My first encounter with Robin Blaser’s poetry was in 1960. I was a nineteen-year-old sailor stationed at the American naval air base at Capodichino, Italy, just outside Naples. Harold and Dora Dull, a couple from the San Francisco poetry scene, whom I’d met the year before at Sunday afternoon poets’ meetings there, had arrived for a sojourn in Europe and were staying in a small fishing village, Amalfitano, along the Amalfi coast just south of the bay of Naples. On Friday afternoons, I left the military base and took the bus from Naples to spend the weekend with them. […] The first weekend I arrived at the eyrie they’d rented above the sea, Harold handed me a copy of a recently written poem that he’d brought from San Francisco. It was by Robin Blaser, a San Francisco poet who had been living in Boston and working as a librarian at Harvard, and whom I knew of only from talk in San Francisco that placed him as one of a literary threesome that included Jack Spicer and Robert Duncan. They had all been classmates at the University of California in Berkeley at the end of World War II. The poem Harold handed me was called Cups and was Blaser’s first “serial” poem, the form Jack Spicer had invented a couple of years earlier in his book After Lorca. (Stan Persky)
In the new book, Robin Blaser (Vancouver BC: New Star Books, 2010), Vancouver writer Stan Persky and Toronto writer Brian Fawcett each write lengthy essays on Blaser [see my obit for him here] the writer, the mentor and influence, from their own perspectives, going back well into the 1960s. Written in homage to the late Vancouver poet, mentor, teacher, composer, intellectual and friend Robin Blaser, who was the last surviving member of the trio of poets that made up the San Francisco Renaissance of Blaser, Robert Duncanand Jack Spicer. It’s interesting that both came to Blaser first through the poetry to become poets themselves, turning finally to non-fiction as their eventual and individual forms, and the two pieces, Persky’s “Reading Robin Blaser,” a more personal piece that delves specifically into Blaser’s own poetry, and Fawcett’s “Robin And Me: The New American Poetry and Us,” writing Blaser in the context of “the New American Poetry” and the failures of such, provide unique counterpoints to Blaser’s place in the world, and the two authors as well. What comes across best (the two essays sandwiching a series of black and white photos of Blaser over the years, which are quite lovely) is the level at which Blaser demanded, by example, that those who paid any attention to him become thoroughly engaged with multiple facets of the world, questioning whatever came across their path, and Persky and Fawcett, in different ways through their works, have certainly done that. With the Jack Spicer biography already in print, and the perpetually-forthcoming Robert Duncan biography by Lisa Jarnot, Robin Blaser reads as an intriguing opening into, perhaps, the most modest yet most accomplished of the three, and one can only hope that Blaser’s own work can achieve further consideration. Will there be a biography, eventually, here as well?
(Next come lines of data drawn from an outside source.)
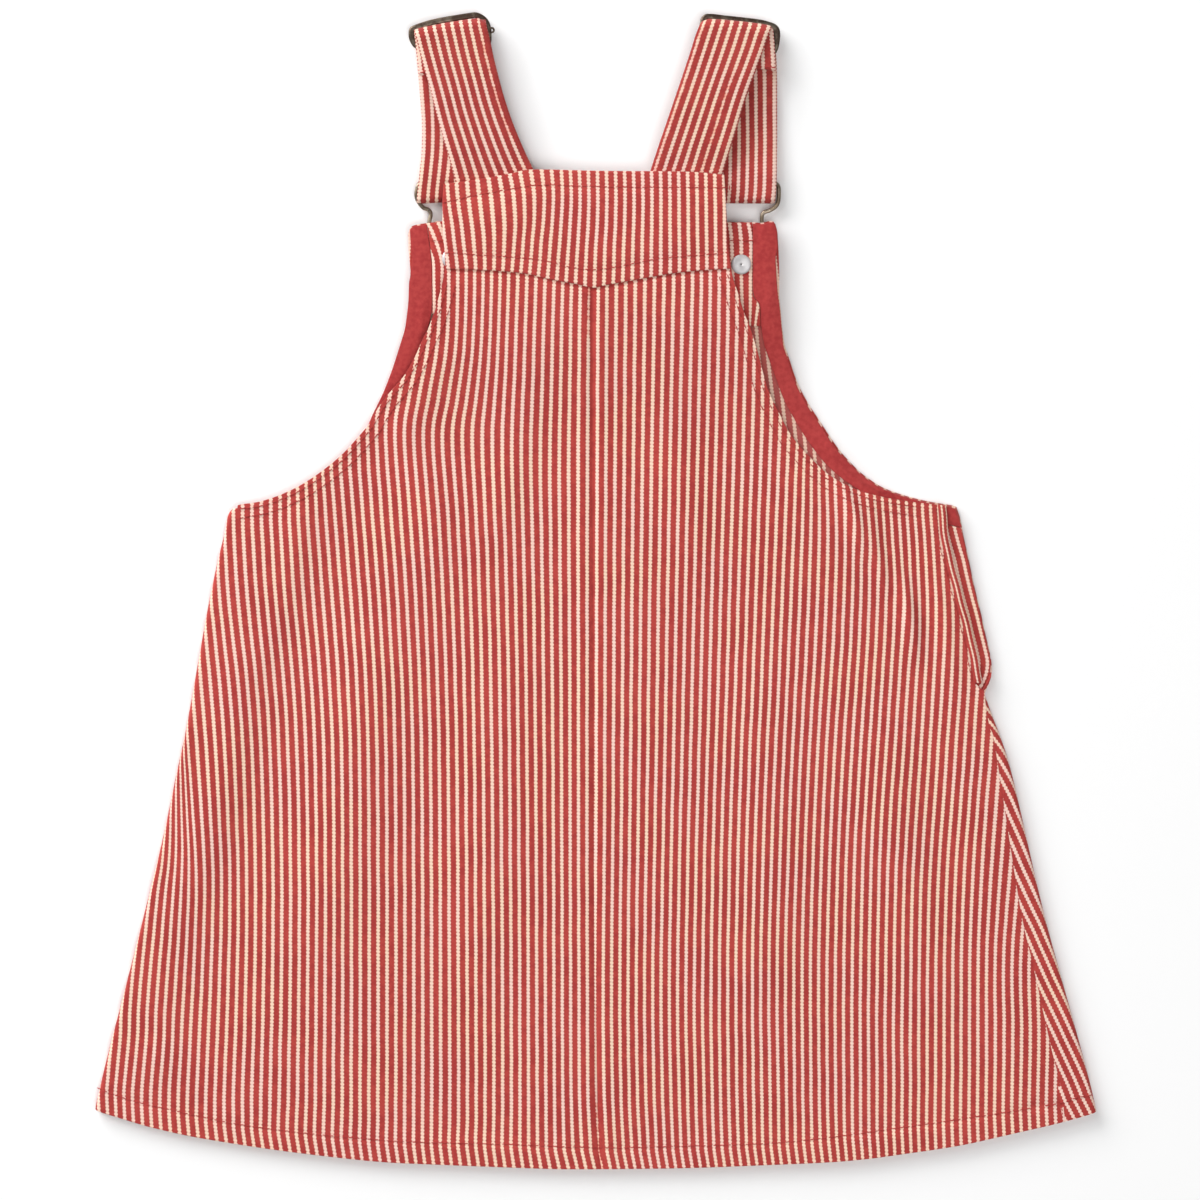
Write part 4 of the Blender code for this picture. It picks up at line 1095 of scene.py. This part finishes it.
def strapSections(side):
    # for each section its outer and inner edge, on the strap's middle plane, and how far it
    # has turned from its top run to the layers below
    half, turn, topZ, rows = strap["half"], strap["turn"], strap["topZ"], strap["upRows"]
    sections, turned = [], []

    def lay(outer, inner, height, low=1.0):
        sections.append((*outer, height, *inner, height))
        turned.append(float(low))

    edges = [strap[f"{side}Up{end}"] for end in ("Outer", "Inner")]
    reach = turn + half
    upOuter, upInner = (cutShort(points, reach, rows) for points in edges)
    foldOuter, foldInner = (np.array(points[-1]) for points in edges)
    aheadUp = unit(foldOuter + foldInner - upOuter[-1] - upInner[-1])
    down = np.array(strap[side + "Down"])
    aheadDown = unit(down[0] - down[2])
    heights = mix(strap["hidden"], strap["upZ"], smoothStep(0.04, 0.30, even(rows - 1)))
    for section in zip(upOuter, upInner, heights):
        lay(*section, 0.0)
    for angle in np.linspace(0.0, math.pi, strap["turnRows"])[1:-1]:
        ahead = unit(mix(aheadUp, aheadDown, angle / math.pi))
        back = ahead * (half + turn * (1.0 - math.sin(angle)))
        lay(foldOuter - back, foldInner - back, topZ + turn * math.cos(angle),
            smoothStep(0.3, 0.7, angle / math.pi))
    outer = cutShort(down, strap["loop"] + half, 48, reach)
    across = [np.array(vector) for vector in strap[side + "Across"]]
    share = smoothStep(0.0, 0.55, even(47))[:, None]
    inner = outer + across[0] * (1.0 - share) + across[1] * share
    for section in zip(outer, inner):
        lay(*section, strap["lowZ"])
    down = unit(outer[-1] - outer[-3])
    for angle in np.linspace(0.0, math.pi, 14)[1:-1]:
        push = down * strap["loop"] * math.sin(angle)
        lay(outer[-1] + push, inner[-1] + push, strap["hookZ"] - strap["loop"] * math.cos(angle))
    outer, inner = outer[::-1], inner[::-1]
    for section in zip(outer, inner, np.interp(outer[:, 1], *zip(*strap["rise"]))):
        lay(*section)
    for angle in np.linspace(math.pi, 0.0, 12)[1:-1]:
        push = aheadDown * strap["tailTurn"] * math.sin(angle)
        lay(outer[-1] + push, inner[-1] + push, topZ + strap["tailTurn"] * math.cos(angle))
    for place in along(strap[side + "Tail"], even(12)):
        lay(place, place + across[0] * 0.985, topZ + strap["tailTurn"])
    return np.array(sections), turned


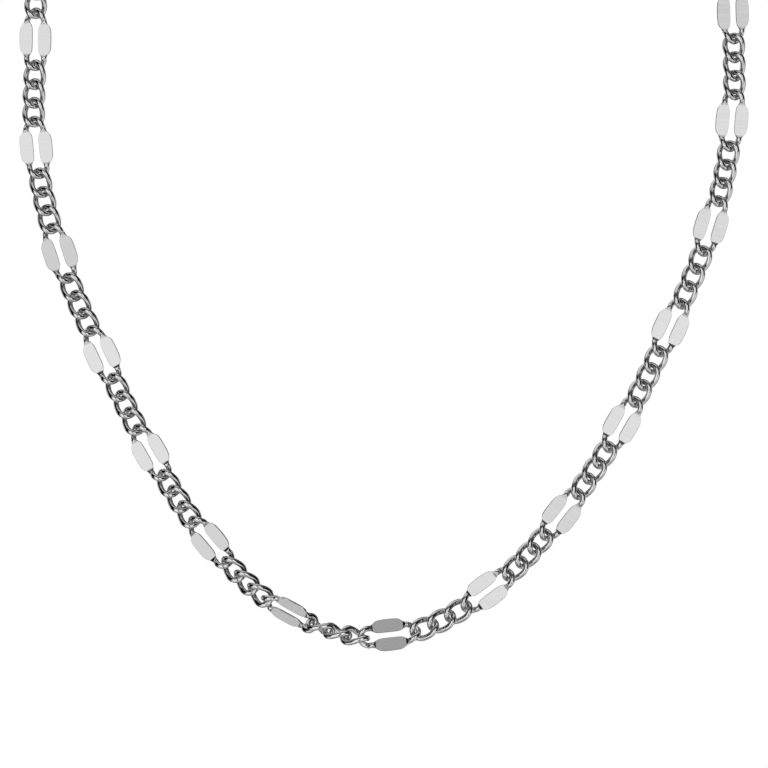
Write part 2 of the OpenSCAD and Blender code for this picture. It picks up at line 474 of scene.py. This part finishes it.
def add_studio():
    """A light tent: a dark surround with soft-edged bright and dark cards on it, by direction.
    It is plain white where the camera sees it, and the links mirror the cards."""
    world = bpy.data.worlds.new("studio")
    bpy.context.scene.world = world
    world.use_nodes = True
    tree = world.node_tree
    direction = tree.nodes.new("ShaderNodeTexCoord").outputs["Generated"]
    split = tree.nodes.new("ShaderNodeSeparateXYZ")
    tree.links.new(direction, split.inputs["Vector"])
    toward_front = calculated(tree, "MULTIPLY", split.outputs["Y"], -1.0)
    turn = calculated(tree, "ARCTAN2", split.outputs["X"], toward_front)
    azimuth = calculated(tree, "DEGREES", turn)
    elevation = calculated(tree, "DEGREES", calculated(tree, "ARCSINE", split.outputs["Z"]))
    light = SURROUND
    for azimuth_middle, half_width, low, high, soft, brightness in STUDIO_CARDS:
        beside = calculated(tree, "SUBTRACT", azimuth, azimuth_middle)
        beside = calculated(tree, "WRAP", beside, 180.0, -180.0)
        above = calculated(tree, "SUBTRACT", elevation, (low + high) / 2)
        cover = calculated(
            tree, "MULTIPLY",
            soft_band(tree, beside, half_width, soft),
            soft_band(tree, above, (high - low) / 2, soft))
        change = calculated(tree, "SUBTRACT", brightness, light)
        light = calculated(tree, "MULTIPLY_ADD", change, cover, light)
    seen_plainly = tree.nodes.new("ShaderNodeLightPath").outputs["Is Camera Ray"]
    light = calculated(tree, "MAXIMUM", light, seen_plainly)
    tree.links.new(light, tree.nodes["Background"].inputs["Color"])
    bpy.context.scene.view_settings.view_transform = "Standard"


wire = steel(
    "polished_steel", place_on_link, scale=(1.2, 1.2, 1), detail=2,
    shades=(0.6, 0.64), roughness=(0.03, 0.06), bump_depth=0.0002 * MM)
plate = steel(
    "brushed_steel", place_on_link, scale=(2.5, 0.15, 1), detail=2,
    shades=(0.61, 0.64), roughness=(0.22, 0.28), bump_depth=0.0003 * MM)
barrel = steel(
    "barrel_steel", place_on_object, scale=(1200, 1200, 1200), detail=2,
    shades=(0.6, 0.64), roughness=(0.05, 0.09), bump_depth=0.0002 * MM)

ring = ring_sections()
for side in ["right", "left"]:
    rings = link_piece("round_links_" + side, "curb_links_" + side, ring, link_frame, [wire])
plate_link = plate_link_sections()
for node in sorted(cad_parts):
    if node.startswith("plate_link"):
        name = node.replace("plate_link", "plated_link")
        piece = link_piece(name, node, plate_link, plate_link_frame, [wire, plate])
        piece.data.set_sharp_from_angle(angle=SHARP_ANGLE)
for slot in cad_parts["clasp"].material_slots:
    slot.material = barrel

add_camera()
add_floor()
add_studio()
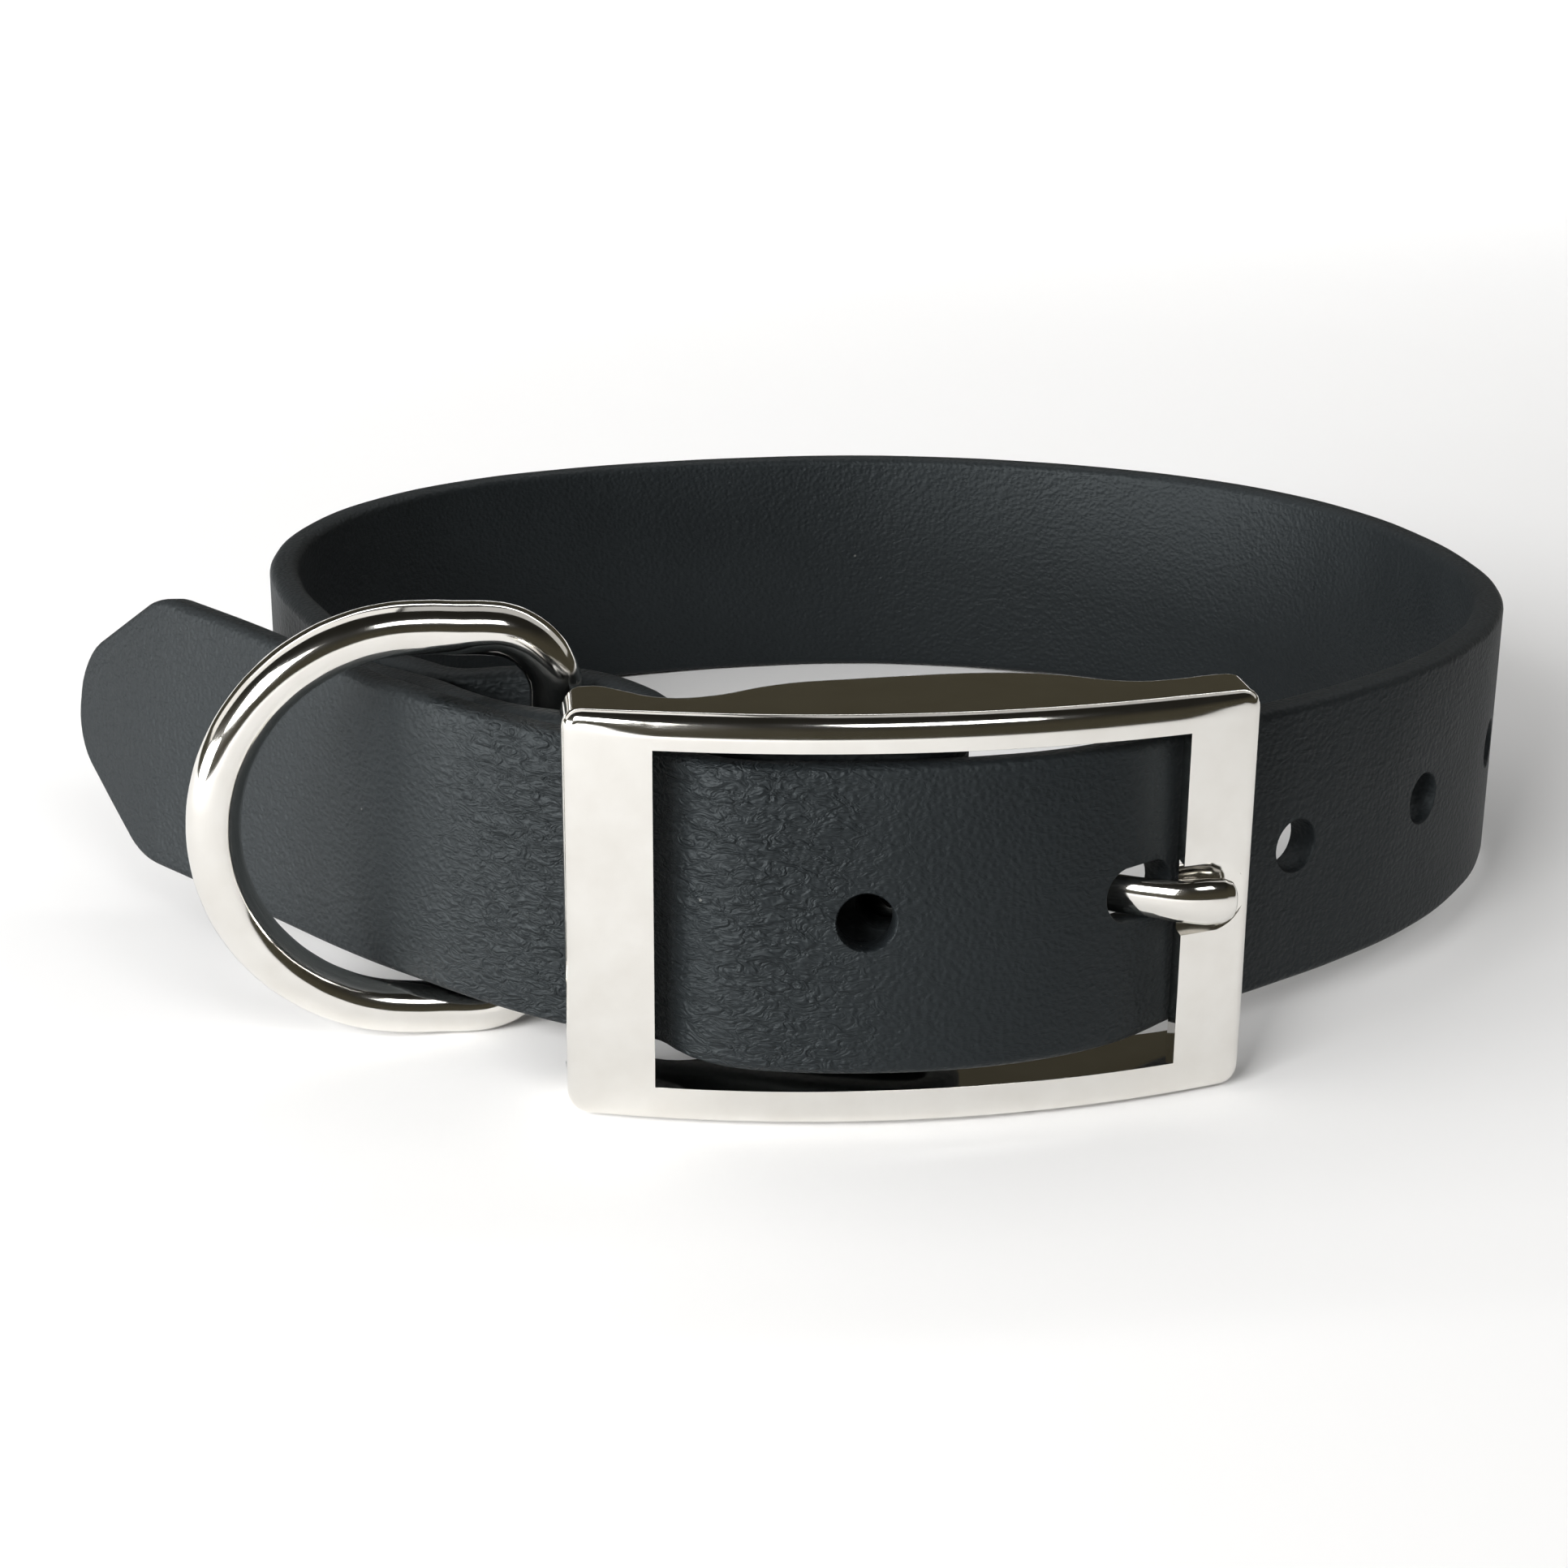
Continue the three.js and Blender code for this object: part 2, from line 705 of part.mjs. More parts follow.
// Tip the collar about the buckle's line until the buckle, the ring and the strap's
// back edge stand on the floor, then centre it over the origin.
collar.rotation.x = -tipUp;
collar.updateMatrixWorld(true);
const box = new THREE.Box3().setFromObject(collar, true);
const middle = box.getCenter(v3(0, 0, 0));
collar.position.set(-middle.x, -middle.y, -box.min.z);
collar.updateMatrixWorld(true);

export default collar;
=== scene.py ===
import math

import bpy
from mathutils import Matrix, Vector


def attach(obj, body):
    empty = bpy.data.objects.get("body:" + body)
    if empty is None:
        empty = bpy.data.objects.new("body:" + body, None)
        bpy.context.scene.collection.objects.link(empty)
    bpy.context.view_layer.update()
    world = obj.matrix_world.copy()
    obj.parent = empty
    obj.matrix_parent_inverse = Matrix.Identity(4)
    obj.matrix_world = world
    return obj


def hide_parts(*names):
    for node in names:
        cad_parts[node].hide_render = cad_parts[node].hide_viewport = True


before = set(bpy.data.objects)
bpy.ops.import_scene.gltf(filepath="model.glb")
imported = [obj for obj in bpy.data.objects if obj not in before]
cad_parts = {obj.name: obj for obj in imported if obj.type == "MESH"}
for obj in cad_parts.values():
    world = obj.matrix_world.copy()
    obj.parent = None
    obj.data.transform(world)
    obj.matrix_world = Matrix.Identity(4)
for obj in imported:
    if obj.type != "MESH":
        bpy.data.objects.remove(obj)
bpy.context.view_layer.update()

# Strap
# One length of coated webbing, 25 mm wide, cut flat to a blunt point, punched, and folded
# back at its other end. It is modelled flat, as it is cut, and then laid along its route.
strap_width = 0.025
strap_thick = 0.0028
strap_edge = 0.0008
easing = 0.00035
loop_width = 0.1194
loop_depth = 0.1116

# what the strap's route takes from the buckle and the ring
buckle_half = 0.0278
buckle_left_bar = 0.0069
window_left = -buckle_half + buckle_left_bar
buckle_cheek = 0.0076
buckle_plate = 0.0023
buckle_drop = 0.0052
bar_radius = 0.0018
bar_y = 0.0045
wire_radius = 0.00225
ring_play = 0.002
ring_x = -0.0282
ring_y = 0.0176

# The collar is tipped until its buckle, ring and back edge stand on the floor; seat takes
# a point from the buckle's own level, where the strap's lower edge is at height zero.
tip_up = math.atan(buckle_drop / (loop_depth - buckle_cheek))
buckle_front = Vector((0.0032509, -0.0529041, 0.005568))
seat = Matrix.Translation(buckle_front) @ Matrix.Rotation(-tip_up, 4, "X")

leg_room = buckle_drop * (loop_depth - ring_y) / (loop_depth - buckle_cheek)
climb = max(2 * wire_radius + 2 * easing - leg_room, 0)
free_reach = 0.0442
free_flare = 0.056
free_lean = 0.004
tip_lift = 0.0012
free_rise = climb + tip_lift
window_lean = 0.003
bar_clear = 0.00085
bulge = 2 * strap_thick + bar_radius + easing + window_lean / 2 + bar_clear - bar_y
tuck_gap = 0.002
tuck = buckle_plate + tuck_gap

# reach, flare, lean and rise of the free end, from its tip to the buckle
free_face = [
    (1.0, 1.0, 1.0, 1.0),
    (0.81, 0.793, 0.95, 0.94),
    (0.672, 0.654, 0.8, 0.87),
    (0.52, 0.495, 0.6, 0.75),
    (0.373, 0.35, 0.4, 0.62),
    (0.253, 0.254, 0.3, 0.5),
    (0.136, 0.171, 0.2, 0.31),
    (0.018, 0.105, 0.125, 0.125),
]

# x over half the buckle, how far out (bulge) or in (tuck), and lean, across the buckle
window_face = [
    (-0.878, 0, 0.884, 0.07),
    (-0.741, 0, 0.419, 0.07),
    (-0.64, 0.339, 0, 0.27),
    (-0.532, 0.679, 0, 0.47),
    (-0.388, 0.857, 0, 0.73),
    (-0.18, 0.982, 0, 0.93),
    (0.047, 1, 0, 1),
    (0.237, 0.911, 0, 0.9),
    (0.396, 0.75, 0, 0.73),
    (0.522, 0.536, 0, 0.6),
    (0.655, 0.196, 0, 0.4),
    (0.788, 0, 0.372, 0.27),
    (0.953, 0, 1, 0.17),
]

# the rest of the loop over its width and depth
loop_face = [
    (0.283, 0.075), (0.339, 0.113), (0.405, 0.168), (0.465, 0.237), (0.512, 0.315),
    (0.541, 0.4), (0.55, 0.491), (0.542, 0.593), (0.516, 0.694), (0.47, 0.784),
    (0.406, 0.858), (0.332, 0.914), (0.252, 0.956), (0.169, 0.985), (0.082, 1.0),
    (-0.008, 0.998), (-0.099, 0.985), (-0.193, 0.959), (-0.289, 0.912), (-0.371, 0.836),
    (-0.426, 0.736), (-0.45, 0.62), (-0.443, 0.511), (-0.418, 0.41),
]

# the fold's middle line and how far its layers part: out past the ring, then in to the bar
fold_outer = [(1.0, 1.0, 0.0), (0.756, 0.707, 0.0), (0.512, 0.427, 0.03), (0.267, 0.227, 0.65)]
fold_inner = [
    (1.0, 1.0, 1.0), (0.83, 0.718, 0.7), (0.652, 0.397, 0.04), (0.482, 0.221, 0.0),
    (0.312, 0.061, 0.02),
]


def lerp(a, b, share):
    return a + (b - a) * share


def beside(rows, shift):
    """The rows moved to the left of their own run by shift(row)."""
    moved = []
    for i, row in enumerate(rows):
        before = Vector(rows[max(i - 1, 0)][:2])
        after = Vector(rows[min(i + 1, len(rows) - 1)][:2])
        run = (after - before).normalized()
        out = shift(row)
        moved.append((row[0] - run.y * out, row[1] + run.x * out, *row[2:]))
    return moved


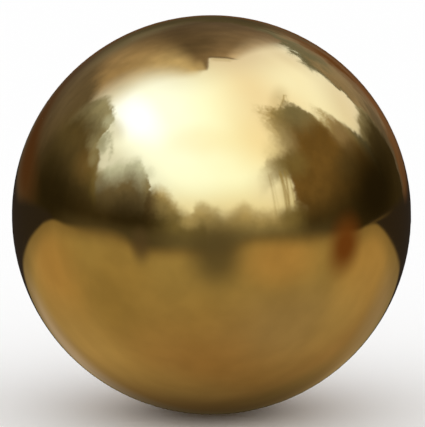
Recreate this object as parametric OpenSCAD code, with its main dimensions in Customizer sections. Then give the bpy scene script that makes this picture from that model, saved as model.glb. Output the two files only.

Unfortunately, this lovely little folio, for reasons that haven’t been explained to me, is something that the Chapters chain of bookstores is refusing to carry, despite the range of awards and accolades between the authors and subject (Blaser won a special Griffin Poetry Prize not long before he won for his reissued The Holy Forest, and Persky won a Lietenant-Governor’s Medal from British Columbia and the Governor-Generals’ Award, for example). If this can’t get through the membrane of books that those-that-hold-power tell us we should read, what chance have the rest of us?
But still, how interesting is it that these two, who learned how to question the world, be interested in everything and explore critically through Blaser’s influence, both started with writing and publishing poetry but neither publish such anymore (Fawcett claims to still compose, but not send out unless asked, and even then)? Brian Fawcett starts his piece with talking about walking into his first class during the first year of Simon Fraser University in 1966, which also happened to be Blaser’s first class as well:
The Writer was Robin Blaser, and there was something about him that convinced me, even though the very idea was preposterous, that he really had met Jack Kerouac. He was also, it turned out, on a first-name basis with nearly all the contemporary poets I’d been reading since I was sixteen or seventeen, the most important of these being Allen Ginsberg, John Wieners, and Gary Snyder. All were part of a movement called the New American Poetry, a group of poets assembled and categorized by Donald Allen’s 1960 Grove Press anthology of the same name. I was carrying a much-pored-over copy of that anthology when I arrived at Simon Fraser, and it is hard to describe the intensity of my excitement when I found Blaser’s name in its table of contents along with those of my heroes.